— Begin RECORD LIST —
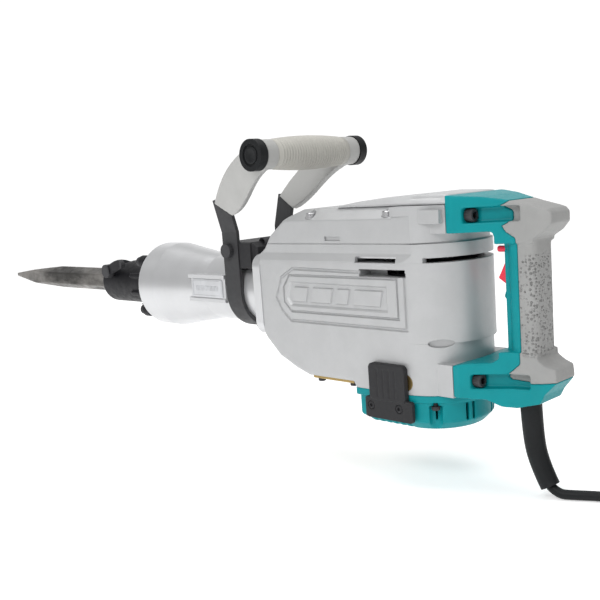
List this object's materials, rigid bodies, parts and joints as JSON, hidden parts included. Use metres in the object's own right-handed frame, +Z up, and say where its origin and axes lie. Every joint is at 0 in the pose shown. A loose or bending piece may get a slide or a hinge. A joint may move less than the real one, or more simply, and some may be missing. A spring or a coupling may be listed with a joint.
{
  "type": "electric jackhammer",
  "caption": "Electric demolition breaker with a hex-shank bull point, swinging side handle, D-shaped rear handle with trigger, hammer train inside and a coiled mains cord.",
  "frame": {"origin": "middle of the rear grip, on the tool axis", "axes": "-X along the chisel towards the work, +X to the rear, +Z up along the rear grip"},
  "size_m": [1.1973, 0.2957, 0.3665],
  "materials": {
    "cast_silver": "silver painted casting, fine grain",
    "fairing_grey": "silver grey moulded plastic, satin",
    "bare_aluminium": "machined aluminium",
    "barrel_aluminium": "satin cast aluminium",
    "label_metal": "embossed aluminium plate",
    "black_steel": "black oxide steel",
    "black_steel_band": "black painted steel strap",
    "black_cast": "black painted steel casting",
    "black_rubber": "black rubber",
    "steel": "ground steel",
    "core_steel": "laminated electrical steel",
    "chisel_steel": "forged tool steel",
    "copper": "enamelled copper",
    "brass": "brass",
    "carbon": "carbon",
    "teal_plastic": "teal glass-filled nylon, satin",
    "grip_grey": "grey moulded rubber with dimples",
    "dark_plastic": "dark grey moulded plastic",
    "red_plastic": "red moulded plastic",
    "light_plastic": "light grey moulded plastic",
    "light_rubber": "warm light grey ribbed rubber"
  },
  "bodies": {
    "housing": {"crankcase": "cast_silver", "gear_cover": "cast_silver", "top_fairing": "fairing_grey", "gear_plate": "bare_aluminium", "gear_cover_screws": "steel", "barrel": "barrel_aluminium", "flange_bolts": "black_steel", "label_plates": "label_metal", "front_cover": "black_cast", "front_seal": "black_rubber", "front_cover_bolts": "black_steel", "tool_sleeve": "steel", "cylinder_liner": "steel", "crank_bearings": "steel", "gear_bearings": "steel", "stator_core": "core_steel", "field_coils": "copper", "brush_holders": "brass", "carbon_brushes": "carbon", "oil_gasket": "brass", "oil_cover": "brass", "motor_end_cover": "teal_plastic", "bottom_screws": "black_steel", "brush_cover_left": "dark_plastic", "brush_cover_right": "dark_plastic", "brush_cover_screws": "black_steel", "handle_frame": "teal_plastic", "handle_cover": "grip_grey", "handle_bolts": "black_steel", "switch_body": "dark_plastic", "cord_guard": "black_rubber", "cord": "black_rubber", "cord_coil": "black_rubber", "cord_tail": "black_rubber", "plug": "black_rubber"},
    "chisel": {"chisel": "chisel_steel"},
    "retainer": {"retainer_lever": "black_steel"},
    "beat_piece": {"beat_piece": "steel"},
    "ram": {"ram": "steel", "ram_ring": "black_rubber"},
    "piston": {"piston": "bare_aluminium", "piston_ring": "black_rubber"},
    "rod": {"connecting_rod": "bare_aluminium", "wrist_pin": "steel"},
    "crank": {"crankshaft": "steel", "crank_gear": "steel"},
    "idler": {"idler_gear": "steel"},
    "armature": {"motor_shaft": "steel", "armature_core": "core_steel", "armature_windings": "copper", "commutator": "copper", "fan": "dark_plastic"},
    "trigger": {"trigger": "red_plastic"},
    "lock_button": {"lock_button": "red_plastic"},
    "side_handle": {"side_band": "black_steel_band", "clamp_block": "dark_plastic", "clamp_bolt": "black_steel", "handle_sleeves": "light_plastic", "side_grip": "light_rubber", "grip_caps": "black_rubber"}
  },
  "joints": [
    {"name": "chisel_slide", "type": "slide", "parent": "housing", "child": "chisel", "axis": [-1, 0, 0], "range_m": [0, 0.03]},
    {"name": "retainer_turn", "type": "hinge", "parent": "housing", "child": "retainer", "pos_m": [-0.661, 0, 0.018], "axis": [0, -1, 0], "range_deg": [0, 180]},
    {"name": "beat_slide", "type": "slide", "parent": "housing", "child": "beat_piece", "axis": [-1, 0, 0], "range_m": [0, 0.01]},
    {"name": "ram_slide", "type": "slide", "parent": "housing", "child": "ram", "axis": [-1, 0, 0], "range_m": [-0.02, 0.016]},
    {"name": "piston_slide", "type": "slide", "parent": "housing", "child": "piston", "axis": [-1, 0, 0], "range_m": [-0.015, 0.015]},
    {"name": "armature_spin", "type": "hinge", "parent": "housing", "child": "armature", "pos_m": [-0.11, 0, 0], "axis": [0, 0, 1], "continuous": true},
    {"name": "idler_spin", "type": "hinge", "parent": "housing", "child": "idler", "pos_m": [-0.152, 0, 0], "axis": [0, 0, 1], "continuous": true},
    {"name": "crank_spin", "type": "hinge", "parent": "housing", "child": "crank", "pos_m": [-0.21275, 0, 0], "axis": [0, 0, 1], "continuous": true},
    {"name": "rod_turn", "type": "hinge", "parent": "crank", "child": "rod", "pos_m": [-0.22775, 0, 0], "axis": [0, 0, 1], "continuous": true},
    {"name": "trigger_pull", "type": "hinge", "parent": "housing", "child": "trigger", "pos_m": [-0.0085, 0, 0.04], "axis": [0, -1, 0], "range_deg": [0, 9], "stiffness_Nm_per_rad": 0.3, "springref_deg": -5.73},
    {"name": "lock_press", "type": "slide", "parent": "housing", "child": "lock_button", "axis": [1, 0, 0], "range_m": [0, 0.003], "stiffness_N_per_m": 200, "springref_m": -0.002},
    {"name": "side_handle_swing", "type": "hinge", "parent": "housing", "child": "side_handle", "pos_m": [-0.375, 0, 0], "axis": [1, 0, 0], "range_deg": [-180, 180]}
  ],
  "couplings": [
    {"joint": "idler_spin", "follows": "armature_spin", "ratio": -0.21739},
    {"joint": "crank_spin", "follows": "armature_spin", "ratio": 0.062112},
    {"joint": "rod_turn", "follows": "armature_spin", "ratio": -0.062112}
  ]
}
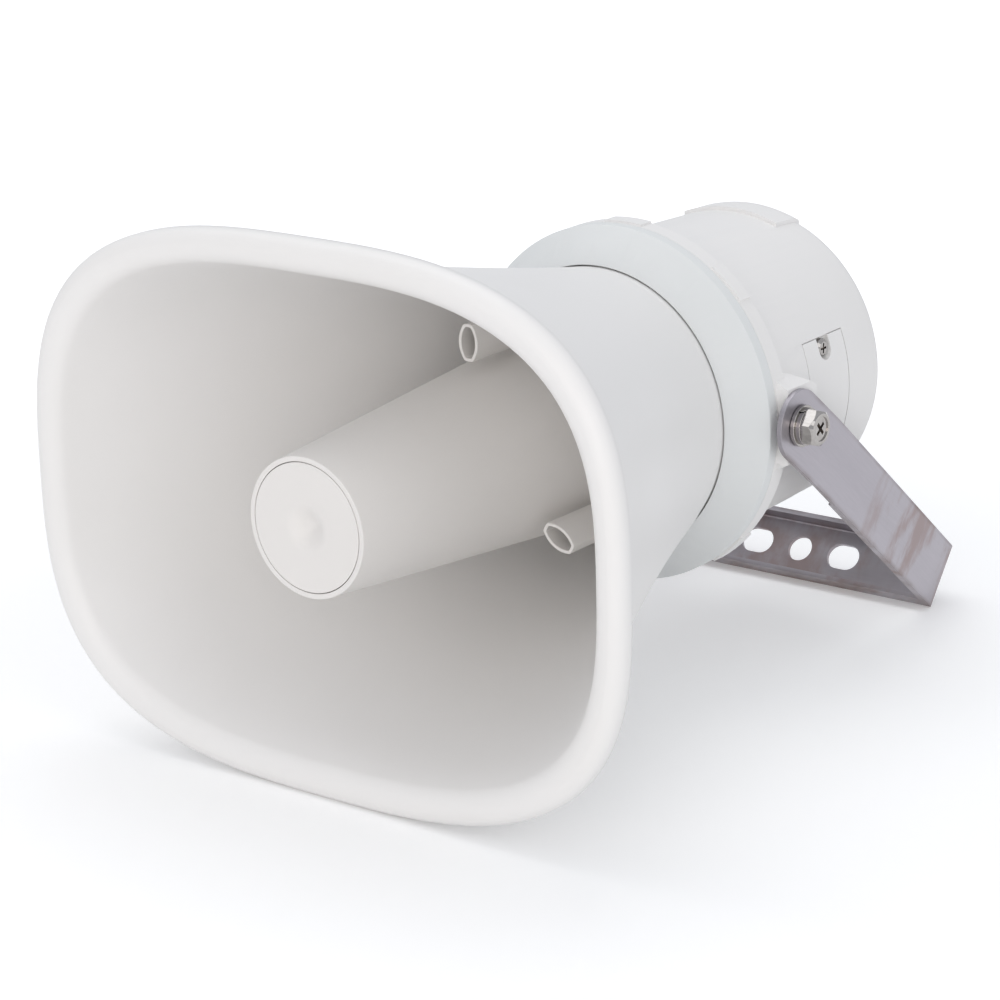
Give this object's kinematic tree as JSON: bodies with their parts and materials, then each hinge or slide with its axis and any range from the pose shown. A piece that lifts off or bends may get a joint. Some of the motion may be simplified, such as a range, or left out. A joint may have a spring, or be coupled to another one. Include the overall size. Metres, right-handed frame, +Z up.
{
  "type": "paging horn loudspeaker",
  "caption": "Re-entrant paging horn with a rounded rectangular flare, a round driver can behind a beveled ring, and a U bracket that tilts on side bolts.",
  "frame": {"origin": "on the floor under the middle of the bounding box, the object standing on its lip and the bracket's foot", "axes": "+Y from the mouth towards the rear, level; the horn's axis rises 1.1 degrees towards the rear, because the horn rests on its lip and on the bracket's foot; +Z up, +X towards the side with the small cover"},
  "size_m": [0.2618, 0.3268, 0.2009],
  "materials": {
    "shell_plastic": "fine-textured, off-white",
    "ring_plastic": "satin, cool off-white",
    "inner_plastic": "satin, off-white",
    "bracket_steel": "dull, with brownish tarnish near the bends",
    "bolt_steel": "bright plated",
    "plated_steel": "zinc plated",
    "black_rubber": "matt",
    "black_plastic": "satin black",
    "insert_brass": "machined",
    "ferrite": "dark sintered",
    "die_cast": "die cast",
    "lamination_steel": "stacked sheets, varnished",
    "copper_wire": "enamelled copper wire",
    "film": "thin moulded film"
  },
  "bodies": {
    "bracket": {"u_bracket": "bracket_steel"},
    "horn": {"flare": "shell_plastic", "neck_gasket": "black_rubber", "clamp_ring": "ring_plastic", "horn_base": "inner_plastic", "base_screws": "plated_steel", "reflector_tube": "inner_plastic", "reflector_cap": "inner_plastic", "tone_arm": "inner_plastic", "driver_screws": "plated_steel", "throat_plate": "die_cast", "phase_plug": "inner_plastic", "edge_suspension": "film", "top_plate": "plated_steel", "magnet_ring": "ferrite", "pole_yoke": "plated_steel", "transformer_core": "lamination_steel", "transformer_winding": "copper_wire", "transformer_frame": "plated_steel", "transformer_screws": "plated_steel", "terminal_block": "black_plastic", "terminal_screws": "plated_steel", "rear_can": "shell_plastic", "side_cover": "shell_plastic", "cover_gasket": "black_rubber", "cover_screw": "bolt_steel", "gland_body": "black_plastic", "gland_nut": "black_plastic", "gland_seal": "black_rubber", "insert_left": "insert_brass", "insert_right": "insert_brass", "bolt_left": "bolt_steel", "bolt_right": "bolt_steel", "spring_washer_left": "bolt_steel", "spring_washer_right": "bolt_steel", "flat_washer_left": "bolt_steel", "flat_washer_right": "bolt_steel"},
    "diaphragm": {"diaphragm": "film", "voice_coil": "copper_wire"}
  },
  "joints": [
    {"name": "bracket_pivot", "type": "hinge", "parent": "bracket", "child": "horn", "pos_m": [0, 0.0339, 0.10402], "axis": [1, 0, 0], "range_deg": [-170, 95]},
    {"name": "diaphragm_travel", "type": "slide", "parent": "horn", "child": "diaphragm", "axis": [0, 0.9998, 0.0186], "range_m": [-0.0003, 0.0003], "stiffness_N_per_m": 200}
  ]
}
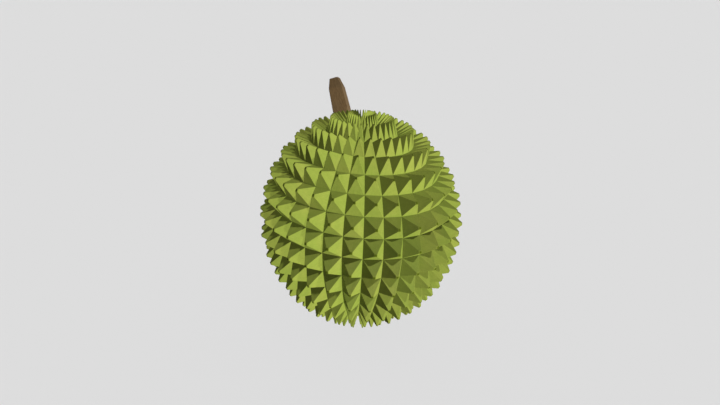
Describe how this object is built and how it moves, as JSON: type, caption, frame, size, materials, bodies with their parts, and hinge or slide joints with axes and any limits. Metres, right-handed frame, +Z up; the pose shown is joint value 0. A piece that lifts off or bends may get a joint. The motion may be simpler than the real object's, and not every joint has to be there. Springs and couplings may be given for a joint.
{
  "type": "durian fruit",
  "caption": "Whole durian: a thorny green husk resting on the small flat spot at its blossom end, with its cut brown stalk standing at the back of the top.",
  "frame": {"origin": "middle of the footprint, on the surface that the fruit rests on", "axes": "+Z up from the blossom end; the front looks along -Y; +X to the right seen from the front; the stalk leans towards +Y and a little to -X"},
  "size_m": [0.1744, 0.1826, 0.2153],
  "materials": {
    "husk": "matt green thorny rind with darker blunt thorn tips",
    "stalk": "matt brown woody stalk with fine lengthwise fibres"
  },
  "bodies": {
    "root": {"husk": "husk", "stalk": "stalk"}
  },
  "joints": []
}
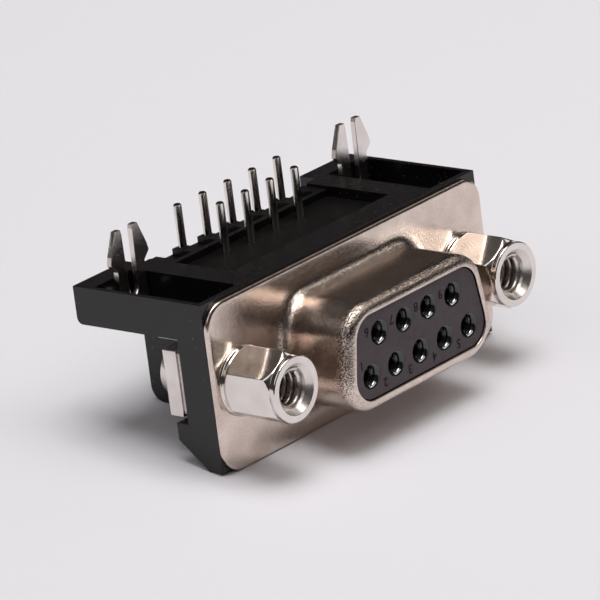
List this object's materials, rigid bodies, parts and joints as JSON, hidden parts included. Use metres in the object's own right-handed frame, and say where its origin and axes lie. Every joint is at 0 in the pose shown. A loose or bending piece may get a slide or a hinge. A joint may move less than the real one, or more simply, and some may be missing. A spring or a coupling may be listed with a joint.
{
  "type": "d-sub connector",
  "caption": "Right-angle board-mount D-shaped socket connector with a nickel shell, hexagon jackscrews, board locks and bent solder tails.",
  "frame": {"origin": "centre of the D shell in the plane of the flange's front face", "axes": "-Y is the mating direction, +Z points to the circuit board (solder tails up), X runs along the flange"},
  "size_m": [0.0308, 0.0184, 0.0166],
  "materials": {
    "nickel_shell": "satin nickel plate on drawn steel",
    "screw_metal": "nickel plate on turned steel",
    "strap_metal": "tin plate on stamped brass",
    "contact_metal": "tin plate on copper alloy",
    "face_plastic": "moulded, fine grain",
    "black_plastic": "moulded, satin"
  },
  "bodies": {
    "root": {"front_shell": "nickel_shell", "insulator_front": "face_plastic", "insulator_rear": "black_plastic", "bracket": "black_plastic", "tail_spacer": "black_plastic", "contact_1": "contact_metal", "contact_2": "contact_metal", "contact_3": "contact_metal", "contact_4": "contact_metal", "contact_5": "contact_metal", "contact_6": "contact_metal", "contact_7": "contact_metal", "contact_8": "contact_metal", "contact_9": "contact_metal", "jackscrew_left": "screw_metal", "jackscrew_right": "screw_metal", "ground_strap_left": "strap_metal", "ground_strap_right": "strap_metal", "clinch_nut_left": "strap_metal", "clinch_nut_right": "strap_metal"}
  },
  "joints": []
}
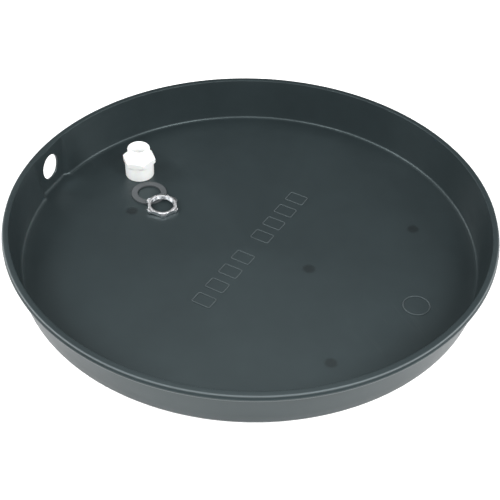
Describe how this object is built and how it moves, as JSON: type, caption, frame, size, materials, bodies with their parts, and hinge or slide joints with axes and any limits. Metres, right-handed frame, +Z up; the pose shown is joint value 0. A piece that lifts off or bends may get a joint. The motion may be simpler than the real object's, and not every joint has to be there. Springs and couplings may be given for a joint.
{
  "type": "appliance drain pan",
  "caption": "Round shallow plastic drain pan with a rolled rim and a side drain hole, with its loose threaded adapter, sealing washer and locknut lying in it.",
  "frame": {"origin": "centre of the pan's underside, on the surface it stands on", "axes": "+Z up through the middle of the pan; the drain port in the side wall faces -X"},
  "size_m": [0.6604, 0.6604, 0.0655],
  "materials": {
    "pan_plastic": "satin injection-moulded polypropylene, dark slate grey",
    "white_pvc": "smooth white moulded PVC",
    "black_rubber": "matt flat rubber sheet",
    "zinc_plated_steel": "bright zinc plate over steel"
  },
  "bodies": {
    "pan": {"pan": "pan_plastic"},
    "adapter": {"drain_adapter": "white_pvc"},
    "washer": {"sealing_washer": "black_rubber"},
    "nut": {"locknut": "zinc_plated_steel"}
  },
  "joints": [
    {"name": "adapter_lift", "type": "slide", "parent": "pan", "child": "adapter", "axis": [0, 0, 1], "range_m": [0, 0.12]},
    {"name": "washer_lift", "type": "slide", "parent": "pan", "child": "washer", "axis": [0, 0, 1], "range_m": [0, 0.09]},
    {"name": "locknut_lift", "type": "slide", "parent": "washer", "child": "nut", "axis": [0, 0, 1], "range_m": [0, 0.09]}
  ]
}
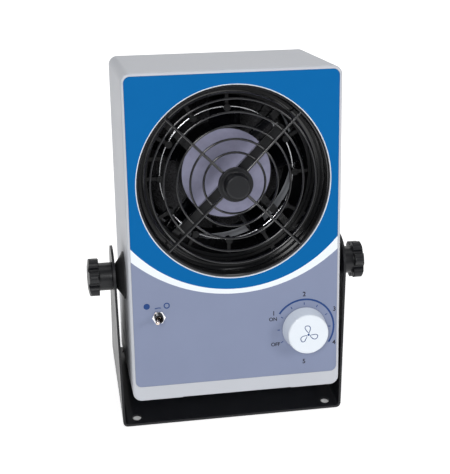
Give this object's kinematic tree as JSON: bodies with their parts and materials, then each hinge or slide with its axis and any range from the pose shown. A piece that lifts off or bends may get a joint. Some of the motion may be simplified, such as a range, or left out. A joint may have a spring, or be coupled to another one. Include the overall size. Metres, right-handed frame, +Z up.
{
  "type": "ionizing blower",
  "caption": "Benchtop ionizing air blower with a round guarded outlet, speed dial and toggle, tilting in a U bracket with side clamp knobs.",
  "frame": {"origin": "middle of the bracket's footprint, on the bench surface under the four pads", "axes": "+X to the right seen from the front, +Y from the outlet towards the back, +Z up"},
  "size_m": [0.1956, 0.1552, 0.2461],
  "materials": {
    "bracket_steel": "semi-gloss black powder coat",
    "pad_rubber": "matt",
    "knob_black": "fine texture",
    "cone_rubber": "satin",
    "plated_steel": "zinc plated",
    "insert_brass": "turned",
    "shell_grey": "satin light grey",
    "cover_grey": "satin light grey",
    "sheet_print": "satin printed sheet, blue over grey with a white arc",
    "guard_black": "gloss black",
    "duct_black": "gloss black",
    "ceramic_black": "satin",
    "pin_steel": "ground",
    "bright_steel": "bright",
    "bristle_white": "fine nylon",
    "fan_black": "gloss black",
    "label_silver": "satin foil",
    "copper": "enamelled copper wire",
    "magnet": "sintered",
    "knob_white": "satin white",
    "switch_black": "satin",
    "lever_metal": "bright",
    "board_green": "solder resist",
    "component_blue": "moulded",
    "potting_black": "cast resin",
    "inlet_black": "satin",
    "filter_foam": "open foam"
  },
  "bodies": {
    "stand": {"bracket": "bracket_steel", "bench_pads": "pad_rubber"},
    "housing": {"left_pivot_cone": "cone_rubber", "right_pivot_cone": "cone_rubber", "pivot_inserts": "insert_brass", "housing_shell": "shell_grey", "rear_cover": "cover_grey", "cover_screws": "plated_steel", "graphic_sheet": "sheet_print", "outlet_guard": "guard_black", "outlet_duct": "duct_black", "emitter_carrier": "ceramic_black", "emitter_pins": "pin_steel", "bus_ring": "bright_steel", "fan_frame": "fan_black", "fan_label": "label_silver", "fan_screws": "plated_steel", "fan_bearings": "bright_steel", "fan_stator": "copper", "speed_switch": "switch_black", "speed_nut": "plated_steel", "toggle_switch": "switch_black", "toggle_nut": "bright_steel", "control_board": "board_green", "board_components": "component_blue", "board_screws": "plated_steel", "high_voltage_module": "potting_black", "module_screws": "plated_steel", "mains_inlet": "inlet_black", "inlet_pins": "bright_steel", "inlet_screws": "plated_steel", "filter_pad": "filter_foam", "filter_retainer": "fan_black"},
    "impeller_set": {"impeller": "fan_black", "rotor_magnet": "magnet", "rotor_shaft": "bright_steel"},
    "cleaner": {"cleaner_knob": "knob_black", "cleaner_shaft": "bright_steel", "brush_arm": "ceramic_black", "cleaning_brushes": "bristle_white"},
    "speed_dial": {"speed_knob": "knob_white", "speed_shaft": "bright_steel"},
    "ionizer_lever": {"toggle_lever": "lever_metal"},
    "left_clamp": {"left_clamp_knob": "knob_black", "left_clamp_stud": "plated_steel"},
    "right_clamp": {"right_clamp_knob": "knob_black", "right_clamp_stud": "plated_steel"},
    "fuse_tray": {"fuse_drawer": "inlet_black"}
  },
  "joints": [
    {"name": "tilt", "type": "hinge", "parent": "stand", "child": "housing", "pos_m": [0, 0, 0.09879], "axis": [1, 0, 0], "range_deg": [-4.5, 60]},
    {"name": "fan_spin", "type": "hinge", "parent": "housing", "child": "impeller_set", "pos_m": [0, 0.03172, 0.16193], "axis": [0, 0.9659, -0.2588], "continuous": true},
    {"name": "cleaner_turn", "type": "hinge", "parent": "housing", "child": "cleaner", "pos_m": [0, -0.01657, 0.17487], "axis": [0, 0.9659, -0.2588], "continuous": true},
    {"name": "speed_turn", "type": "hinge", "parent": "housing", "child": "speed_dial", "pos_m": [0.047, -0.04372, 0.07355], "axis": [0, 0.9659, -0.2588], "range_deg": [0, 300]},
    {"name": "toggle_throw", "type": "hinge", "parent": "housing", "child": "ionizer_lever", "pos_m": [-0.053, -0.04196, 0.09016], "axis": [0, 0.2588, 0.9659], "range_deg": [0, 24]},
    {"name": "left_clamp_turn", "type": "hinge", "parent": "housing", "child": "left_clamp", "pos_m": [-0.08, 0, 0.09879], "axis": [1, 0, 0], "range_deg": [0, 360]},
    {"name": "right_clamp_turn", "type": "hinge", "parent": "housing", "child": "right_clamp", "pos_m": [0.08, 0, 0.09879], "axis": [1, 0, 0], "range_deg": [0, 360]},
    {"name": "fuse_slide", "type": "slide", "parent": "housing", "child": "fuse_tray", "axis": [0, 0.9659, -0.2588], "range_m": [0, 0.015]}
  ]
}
— End RECORD LIST —
TASK GOAL → For each line of the entries that includes "loose", show that line.

COMPLETE RESPONSE →
List this object's materials, rigid bodies, parts and joints as JSON, hidden parts included. Use metres in the object's own right-handed frame, +Z up, and say where its origin and axes lie. Every joint is at 0 in the pose shown. A loose or bending piece may get a slide or a hinge. A joint may move less than the real one, or more simply, and some may be missing. A spring or a coupling may be listed with a joint.
List this object's materials, rigid bodies, parts and joints as JSON, hidden parts included. Use metres in the object's own right-handed frame, and say where its origin and axes lie. Every joint is at 0 in the pose shown. A loose or bending piece may get a slide or a hinge. A joint may move less than the real one, or more simply, and some may be missing. A spring or a coupling may be listed with a joint.
  "caption": "Round shallow plastic drain pan with a rolled rim and a side drain hole, with its loose threaded adapter, sealing washer and locknut lying in it.",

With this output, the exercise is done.